Diagnosis and evaluation of oral-motor and oral-sensory problems

It's important to have a complete medical history: It's necessary for your child's medical team to know how feeding has gone since birth in order to pinpoint the source of the problem. The feeding specialists may want to know how long your child takes to eat and which foods he or she refuses.

Children with oral-motor or oral-sensory deficits may be evaluated for difficulty swallowing. Aspiration can be caused by poor oral control, so the speech pathologist will ensure that your child can swallow safely. A videofluoroscopic swallow study, also known as a modified barium swallow study, can reveal any swallowing problems.

TYPES OF ORAL MOTOR DISORDERS

Oral motor dysfunction is a broad term that encompasses a variety of oral motor disorders. Some of these disorders have an impact on speech, while others have an impact on eating. Eating is not only necessary for survival; it is also an important part of our social lives. A child who is unable or unwilling to eat can have a negative impact on the entire family's quality of life.

Prevalence oral motor deficits

Children's Wisconsin reports oral motor deficits in 5 to 10 percent of typically developing children have a serious feeding disorder at some point, and that could include oral-motor or oral-sensory problems. Up to 80 percent of children with developmental disabilities have some sort of feeding disorder.

 

SIGNS OF ORAL MOTOR DYSFUNCTION

Weak muscles may impair a child's gag reflex or cause choking, making eating uncomfortable and eventually leading to a feeding disorder. Oral motor dysfunction can manifest itself in a variety of ways, depending on the infant. Some or more of the following signs can be noticed by parents of affected children.
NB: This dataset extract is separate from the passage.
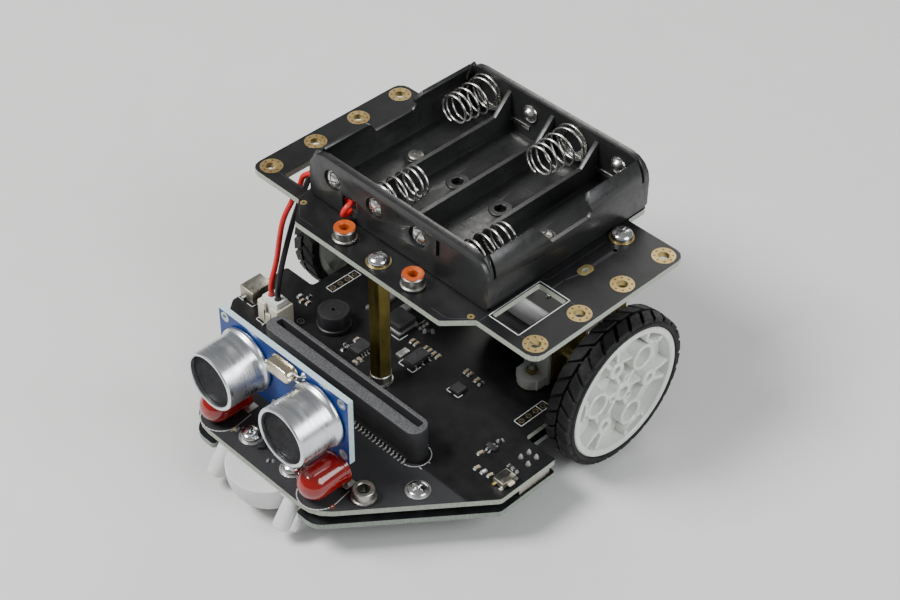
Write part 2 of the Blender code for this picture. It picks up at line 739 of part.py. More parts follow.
def make_gear_train(name, s):
    """Motor pinion, two-step idler and the output gear on its shaft."""
    def span(a, b):
        return sorted((s * a, s * b))

    mesh_x = GEARBOX_IN + 0.0012
    step_x = mesh_x + 0.0022
    pinion = tool(gear_mesh(PINION_TEETH, *span(mesh_x, mesh_x + 0.0012), math.pi / PINION_TEETH))
    join(pinion, tool(rod_mesh(0.0004, *span(GEARBOX_IN - 0.0001, mesh_x + 0.0005), "X", 10)))
    smooth(place("pinion_" + name, pinion.data, "brass", at(0, 0, AXLE_Z)), 25)
    discard(pinion)
    idler = tool(gear_mesh(GEAR_TEETH, *span(mesh_x + 0.0001, mesh_x + 0.0011), 0.0))
    small = tool(gear_mesh(PINION_TEETH, *span(mesh_x + 0.0010, step_x + 0.0018),
                           math.pi + math.pi / PINION_TEETH))
    pin = tool(rod_mesh(0.0004, *span(mesh_x - 0.0003, step_x + 0.0022), "X", 10))
    join(idler, small, pin)
    smooth(place("idler_gear_" + name, idler.data, "brass", at(0, IDLER_OFFSET, AXLE_Z)), 25)
    discard(idler)
    tip = WHEEL_OUT - 0.0022
    shaft = tool(rod_mesh(SHAFT_R, *span(step_x - 0.0004, tip), "X", 20))
    flat = box_mesh((-0.004, -0.004, SHAFT_R - 0.0005), (0.004, 0.004, 0.004))
    cut(shaft, tool(flat, (s * (tip - 0.0040 + 0.0005), 0, 0)))
    join(shaft, tool(gear_mesh(GEAR_TEETH, *span(step_x, step_x + 0.0015), 0.0)))
    smooth(place("output_shaft_" + name, shaft.data, "steel", at(0, 0, AXLE_Z)), 25)
    discard(shaft)


def make_bracket(name, s):
    """Nylon saddle over the gearbox with a screw ear in front and behind."""
    y_in, y_out = GEARBOX_Y + 0.0002, GEARBOX_Y + 0.0002 + BRACKET_WALL
    z_in = AXLE_Z + GEARBOX_Z + 0.0002
    z_out = z_in + BRACKET_WALL
    low = MAIN_TOP + GAP
    arch = rounded([(-y_out, low, 0), (-y_in, low, 0), (-y_in, z_in, 0), (y_in, z_in, 0),
                    (y_in, low, 0), (y_out, low, 0), (y_out, z_out, 0.002),
                    (-y_out, z_out, 0.002)], 3)
    x0, x1 = sorted((s * (GEARBOX_IN + 0.0003), s * (GEARBOX_OUT - 0.0003)))
    obj = place("bracket_" + name, slab_mesh([arch], x0, x1, "YZ"), "clear_nylon",
                at(0, 0, 0))
    middle = (x0 + x1) / 2
    ear_y, ear_r, ear_h = 0.0088, 0.0038, 0.0032
    for sy in (-1, 1):
        ear = tool(rod_mesh(ear_r, low, low + ear_h, segments=18), at(middle, sy * ear_y, 0))
        web = tool(box_mesh((-ear_r, -0.0022, low), (ear_r, 0.0022, low + ear_h)),
                   at(middle, sy * (y_in + 0.0022 + 0.0001), 0))
        join(obj, ear, web)
        cut(obj, tool(rod_mesh(0.0009, low - 0.001, low + ear_h * 2, segments=10),
                      at(middle, sy * ear_y, 0)))
    cut(obj, tool(box_mesh((x0 - 0.002, -y_in, low - 0.001), (x1 + 0.002, y_in, z_in)),
                  at(0, 0, 0)))
    smooth(obj)


def make_drive():
    for name, s in SIDES:
        make_wheel(name, s)
        make_tyre(name, s)
        make_motor(name, s)
        make_gearbox(name, s)
        make_gear_train(name, s)
        make_bracket(name, s)


# ---------------------------------------------------------------- caster

def caster_profile():
    """Outer wall and dome, then the ball's cup and the way out above it."""
    top = MAIN_Z - GAP
    steps = 5
    mouth = BALL_R - 0.0008
    limit = math.acos(mouth / CASTER_R)
    outside = [(CASTER_R, top)]
    outside += [(CASTER_R * math.cos(limit * i / steps),
                 CASTER_SHOULDER - CASTER_DROP * math.sin(limit * i / steps))
                for i in range(steps + 1)]
    cup = BALL_R + GAP
    low = math.asin((outside[-1][1] - BALL_R) / cup)
    high = math.radians(60)
    inside = [(cup * math.cos(low + (high - low) * i / steps),
               BALL_R + cup * math.sin(low + (high - low) * i / steps))
              for i in range(steps + 1)]
    return outside + inside + [(inside[-1][0], top)]


def make_caster():
    """Smooth moulded shell, two slanted ears and the ball that rolls in it."""
    shell = place("caster_housing", turned_mesh(caster_profile(), steps=24), "white_plastic",
                  at(0, CASTER_Y, 0))
    top = MAIN_Z - GAP
    for _, s in SIDES:
        ear = rod_mesh(EAR_R, 0, EAR_L, segments=14)
        ear.transform(Matrix.Rotation(math.radians(-EAR_TILT), 4, "X"))
        spot = at(s * EAR_X, EAR_Y, EAR_Z)
        join(shell, tool(ear, spot))
        cut(shell, tool(box_mesh((-0.006, -0.012, 0), (0.006, 0.014, 0.02)),
                        at(s * EAR_X, EAR_Y, top)),
            tool(rod_mesh(0.0013, top - 0.0060, top + 0.0020, segments=12),
                 at(s * CASTER_SCREW_X, CASTER_SCREW_Y, 0)))
    smooth(shell)
    ball = bpy.data.meshes.new("ball")
    bm = bmesh.new()
    bmesh.ops.create_uvsphere(bm, u_segments=18, v_segments=10, radius=BALL_R)
    bmesh.ops.rotate(bm, matrix=axis_turn("X").to_3x3(), verts=bm.verts)
    bm.to_mesh(ball)
    bm.free()
    smooth(place("caster_ball", ball, "steel", at(0, CASTER_Y, BALL_R)), 60)
    screw = screw_mesh(0.0027, 0.0020, 0.0070, 0.0010)
    for name, s in SIDES:
        smooth(place("caster_screw_" + name, screw, "steel",
                     at(s * CASTER_SCREW_X, CASTER_SCREW_Y, MAIN_TOP + GAP)))


# ---------------------------------------------------------------- battery holder

def holder_section():
    """Cross-section between the end walls: floor and two curved side walls."""
    z0, floor = HOLDER_Z, HOLDER_Z + HOLDER_FLOOR
    x_out = HOLDER_HALF
    centre_x, centre_z = BAYS[-1], CELL_Z
    r_in = CELL_R + 0.0002
    r_out = x_out - centre_x
    lip = math.radians(43)
    steps = 4
    outer = [(centre_x + r_out * math.cos(lip * i / steps),
              centre_z + r_out * math.sin(lip * i / steps)) for i in range(steps + 1)]
    inner = [(centre_x + r_in * math.cos(lip * i / steps),
              centre_z + r_in * math.sin(lip * i / steps)) for i in range(steps, -1, -1)]
    half = [(x_out, z0)] + outer + inner + [(centre_x + r_in, floor)]
    left = [(-x, z) for x, z in reversed(half)]
    return half + left


def end_wall(low, high):
    """Wall across the holder's end with rounded upper corners."""
    x, z0, z1 = HOLDER_HALF, HOLDER_Z, HOLDER_TOP
    outline = rounded([(-x, z0, 0.0008), (x, z0, 0.0008), (x, z1, 0.0060), (-x, z1, 0.0060)], 4)
    return tool(slab_mesh([outline], AXLE_Y + low, AXLE_Y + high, "XZ"))


def divider(x):
    """Low wall between two cells that climbs to the end walls."""
    y0, y1 = HOLDER_FRONT + HOLDER_WALL / 2, HOLDER_REAR - HOLDER_WALL / 2
    low, middle, high = HOLDER_Z + 0.0005, HOLDER_Z + 0.0068, HOLDER_TOP - 0.0008
    climb = high - middle
    outline = [(y0, low), (y1, low), (y1, high), (y1 - climb, middle), (y0 + climb, middle),
               (y0, high)]
    return tool(slab_mesh([shift_first(outline)], x - 0.0006, x + 0.0006, "YZ"))


def shift_first(points):
    return [(y + AXLE_Y, z) for y, z in points]


def make_battery_holder():
    y0, y1 = HOLDER_FRONT, HOLDER_REAR
    section = holder_section()
    low, high = AXLE_Y + y0 + HOLDER_WALL / 2, AXLE_Y + y1 - HOLDER_WALL / 2
    obj = place("battery_holder", slab_mesh([section], low, high, "XZ"), "black_plastic")
    join(obj, end_wall(y0, y0 + HOLDER_WALL), end_wall(y1 - HOLDER_WALL, y1))
    for i in range(3):
        join(obj, divider((i - 1) * CELL_PITCH))
    slit = 0.0008
    slits = ((y0 + HOLDER_WALL, y0 + HOLDER_WALL + slit), (y1 - HOLDER_WALL - slit, y1 - HOLDER_WALL))
    for _, s in SIDES:
        x0, x1 = sorted((s * (HOLDER_HALF - 0.0080), s * (HOLDER_HALF + 0.002)))
        cut(obj, tool(slab_mesh([shift_first(rounded(CLIP_GAP, 3))], x0, x1, "YZ")))
        for a, b in slits:
            cut(obj, tool(box_mesh((x0, AXLE_Y + a, CLIP_ROOT), (x1, AXLE_Y + b, HOLDER_TOP * 2))))
    for x in BAYS:
        cut(obj, tool(rod_mesh(0.0016, HOLDER_Z - 0.001, HOLDER_Z + 0.004, segments=10),
                      at(x, FLOOR_HOLE_Y, 0)))
    for x in BAYS[:3]:
        cut(obj, tool(rod_mesh(0.0030, -0.0010, 0.0008, "Y", 14), at(x, y0, CELL_Z)))
    wall_y = AXLE_Y + y0
    cut(obj, tool(box_mesh((-0.0190, wall_y - 0.001, HOLDER_Z + 0.0012),
                           (-0.0136, wall_y + 0.003, HOLDER_Z + 0.0062))),
        tool(box_mesh((0.0138, wall_y - 0.001, CELL_Z - 0.0020),
                      (0.0150, wall_y + 0.0012, CELL_Z + 0.0030))),
        tool(box_mesh((-0.0330, wall_y + 0.0020, HOLDER_Z - 0.001),
                      (-0.0285, wall_y + 0.0072, HOLDER_Z + 0.0040))),
        tool(box_mesh((-0.0290, wall_y + 0.0008, HOLDER_Z + 0.0010),
                      (-0.0136, wall_y + 0.0030, HOLDER_Z + 0.0047))))
    smooth(obj)


def spring_path(x, s):
    """Cone-shaped coil along Y; s is +1 for a spring on the front wall."""
    turns, per_turn = 5.0, 8
    wall = (HOLDER_FRONT + HOLDER_WALL) if s > 0 else (HOLDER_REAR - HOLDER_WALL)
    start = wall + s * (0.0004 + GAP)
    count = int(turns * per_turn)
    points = []
    for i in range(count + 1):
        t = i / count
        a = math.tau * turns * t
        radius = SPRING_R + (SPRING_TIP_R - SPRING_R) * t
        climb = t + 0.03 * math.sin(math.tau * t)
        points.append(at(x + radius * math.cos(a), start + s * SPRING_L * climb,
                         CELL_Z + radius * math.sin(a)))
    return points


def make_springs():
    for i, x in enumerate(BAYS):
        s = 1 if i % 2 else -1
        mesh = tube_mesh(spring_path(x, s), 0.00035, 1)
        smooth(place("battery_spring_%d" % (i + 1), mesh, "spring_steel"), 60)


# ---------------------------------------------------------------- battery lead

def make_wires():
    """The holder's two leads, from the plug up through the left window."""
    red = [(-0.03655, -0.0404, PLUG_TOP + GAP), (-0.03660, -0.0402, 0.0275),
           (-0.03690, -0.0378, 0.0335), (-0.03710, -0.0350, 0.0440), (-0.03715, -0.0315, 0.0490),
           (-0.03710, -0.0288, 0.0524), (-0.03640, -0.0279, 0.0556), (-0.03430, -0.0270, 0.0571),
           (-0.03150, -0.0267, 0.0572), (-0.02930, -0.0269, 0.0570), (-0.02720, -0.0280, 0.0568),
           (-0.02450, -0.0283, 0.0568), (-0.02050, -0.0283, 0.0574), (-0.01760, -0.0286, 0.0592),
           (-0.01590, -0.0300, 0.0601), (-0.01560, -0.0317, 0.0599), (-0.01590, -0.0327, 0.0586),
           (-0.01630, -0.0324, 0.0573), (-0.01650, -0.0310, 0.0569), (-0.01660, -0.0295, 0.0570)]
    black = [(-0.03405, -0.0404, PLUG_TOP + GAP), (-0.03420, -0.0400, 0.0275),
             (-0.03560, -0.0362, 0.0350), (-0.03700, -0.0310, 0.0440),
             (-0.03760, -0.0262, 0.0510), (-0.03700, -0.0246, 0.0550),
             (-0.03500, -0.0246, 0.0568), (-0.03250, -0.0247, 0.0572),
             (-0.03050, -0.0247, 0.0572), (-0.02860, -0.0250, 0.0573)]
    for name, route in (("battery_wire_red", red), ("battery_wire_black", black)):
        points = smooth_path([at(*p) for p in route], 2)
        mesh = tube_mesh(points, WIRE_R)
        smooth(place(name, mesh, name.split("_")[-1] + "_wire"), 60)


# ---------------------------------------------------------------- build

clear_scene()
PARTS = make_collection(NAME)
TOOLS = make_collection("cutters")
make_main_board()
make_lower_plate()
make_top_plate()
make_posts()
make_spacers()
make_plate_screws()
make_edge_connector()
make_buzzer()
make_battery_socket()
make_power_switch()
make_side_button()
make_sensor()
make_headlights()
make_drive()
make_caster()
make_battery_holder()
make_springs()
make_wires()
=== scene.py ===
"""Looks of the two wheel robot car: every visible piece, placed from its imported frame.

Metres, +Z up, the car faces -Y. at() takes Y from the wheel axle, like the car's own design.
"""
import math

import bmesh
import bpy
from mathutils import Matrix, Vector


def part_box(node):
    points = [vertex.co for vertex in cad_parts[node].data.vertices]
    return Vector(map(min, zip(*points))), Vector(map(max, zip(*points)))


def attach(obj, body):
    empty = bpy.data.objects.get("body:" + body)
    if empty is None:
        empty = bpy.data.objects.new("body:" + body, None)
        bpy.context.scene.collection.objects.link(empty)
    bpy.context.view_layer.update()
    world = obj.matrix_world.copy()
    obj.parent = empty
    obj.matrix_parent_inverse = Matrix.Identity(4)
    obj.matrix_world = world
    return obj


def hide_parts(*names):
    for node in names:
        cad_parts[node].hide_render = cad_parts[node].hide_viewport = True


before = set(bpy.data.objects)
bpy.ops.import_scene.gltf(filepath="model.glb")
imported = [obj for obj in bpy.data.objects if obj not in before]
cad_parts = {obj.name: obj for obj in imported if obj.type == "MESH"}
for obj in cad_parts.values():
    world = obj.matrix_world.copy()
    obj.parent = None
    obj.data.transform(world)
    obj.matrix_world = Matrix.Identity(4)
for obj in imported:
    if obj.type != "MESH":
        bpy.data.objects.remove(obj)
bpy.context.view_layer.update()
BODY = "chassis"
SIDES = (("left", -1), ("right", 1))
MM = 0.001
CAMERA = {"lens": 76.78, "azimuth": 44.986, "elevation": 41.579, "roll": 0.678,
          "target": (0.00241, 0.01469, 0.03014), "distance": 0.48723}


def low(node):
    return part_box(node)[0]


def high(node):
    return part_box(node)[1]


def middle(node):
    return (low(node) + high(node)) / 2


AXLE_Y, AXLE_Z = middle("tyre_right").y, middle("tyre_right").z
MAIN_TOP = high("main_board").z
DECK_TOP = high("top_plate").z


def at(x, y, z):
    """A point in the frame, with Y counted from the axle."""
    return Vector((x, y + AXLE_Y, z))


def move(x, y, z):
    """A shift to a point given from the axle."""
    return Matrix.Translation(at(x, y, z))


def turned(degrees, axis="Z"):
    return Matrix.Rotation(math.radians(degrees), 4, axis)


# ---------------------------------------------------------------- camera, lights, floor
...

• Difficulty swallowing food or drinks, coughing, choking, or gagging during meals

• Drooling not associated with teething or excessive drooling when teething 

• Open mouth posture at rest

• Difficulty sucking from bottles or straws

 • Refusal to consume hard foods like fresh fruits, vegetables, or meats in favor of  soft, easily chewed foods

• Inability to gain weight 

• Excessive mouth movement during conversation 

• Unintelligible or  slurred speech

 

TREATMENT OF ORAL MOTOR DYSFUNCTION

Your feeding therapist may recommend exercises and activities that improve oral skills, strengthen weak muscles, and optimize oral movement patterns necessary for feeding and speech.